Answer: First let’s check to see if this will even fit. We know that we’ll be comms-bound if our per-chip batch size is less than \(2 \cdot 2550^2 / F = 453\). As we saw above, we’re slightly above this. So that’s great! Now to pick the optimal amount of FSDP, we can use the formula
\[X_{opt} = \sqrt{\frac{2BN}{F}} = \sqrt{\frac{2 \cdot 4.19e6 \cdot 8960}{28672}} = 1618\]Rounding to a reasonable multiple of 2, that gives us roughly 2048-way FSDP and 4-way model parallelism. That should work well!
Question: Are we going to be ICI bound with this amount of tensor parallelism? Go through the work of checking how much tensor parallelism we can get away with for LLaMA 3.
Answer: We basically know the answer is no because the discriminant above was non-negative, but we would become ICI bound for FSDP + tensor parallelism when \(\text{BS per device} < 2 \cdot 2550^2 / F = 453\), so we expect not. We would be ICI bound with pure model parallelism when \(Y > F / 2550 = 11\), which we are well below. So we are not ICI bound here.
Takeaways: We can train LLaMA-3 with a 4M token batch size on a full TPU v5p pod with a mixture of data parallelism (1024-way), sequence parallelism (2-way), and tensor parallelism (4-way) without being communication-bound. We will be comms-bound if we try to do pure FSDP or FSDP + sequence parallelism. The equations we’ve cooked up in the previous section are very practical.
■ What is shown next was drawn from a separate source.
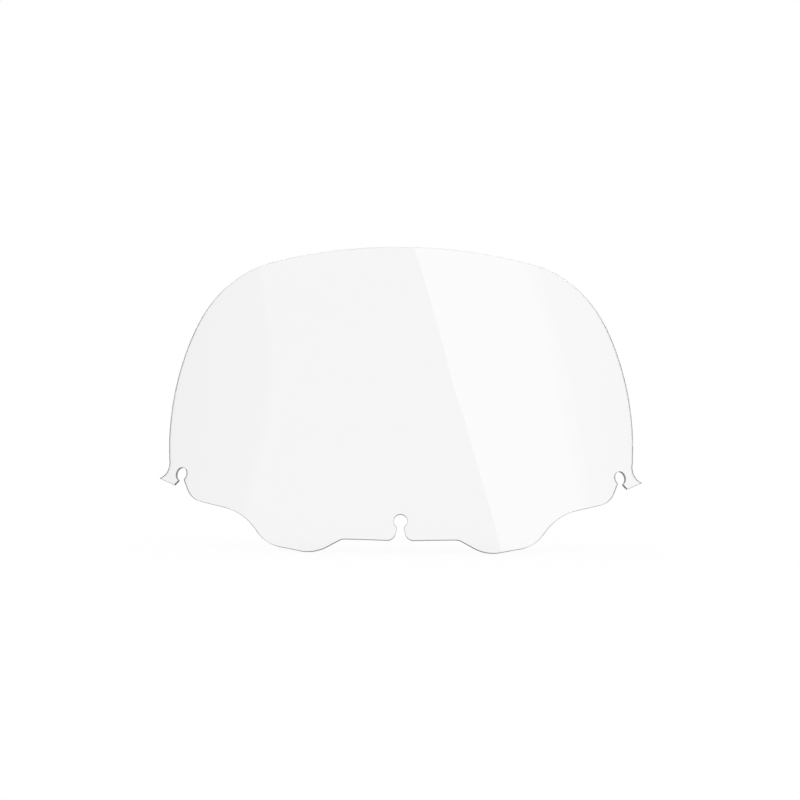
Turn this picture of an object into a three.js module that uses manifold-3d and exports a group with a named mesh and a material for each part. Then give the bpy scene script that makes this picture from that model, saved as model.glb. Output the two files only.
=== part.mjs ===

Question 1 [Scaling LLaMA 70B to more chips]: say we want to train LLaMA 3-70B on 4 pods with the same batch size. What parallelism scheme would we use? Would we be compute or communication bound? Roughly how long would it take to train? Make sure to use the correct roofline bound.
Question 2 [LLaMA 405B]:
(a) Using the LLaMA 3-405B config, write a table with all the key hyperparameters as above. How many total parameters does this model have? How many FLOPs per training step? How many FLOPs do we perform if we train for 15T tokens?
(b) Assume we want to train on 8 TPU v5p pods. What parallelism scheme would we use? How long would training take? Would be compute or comms bound?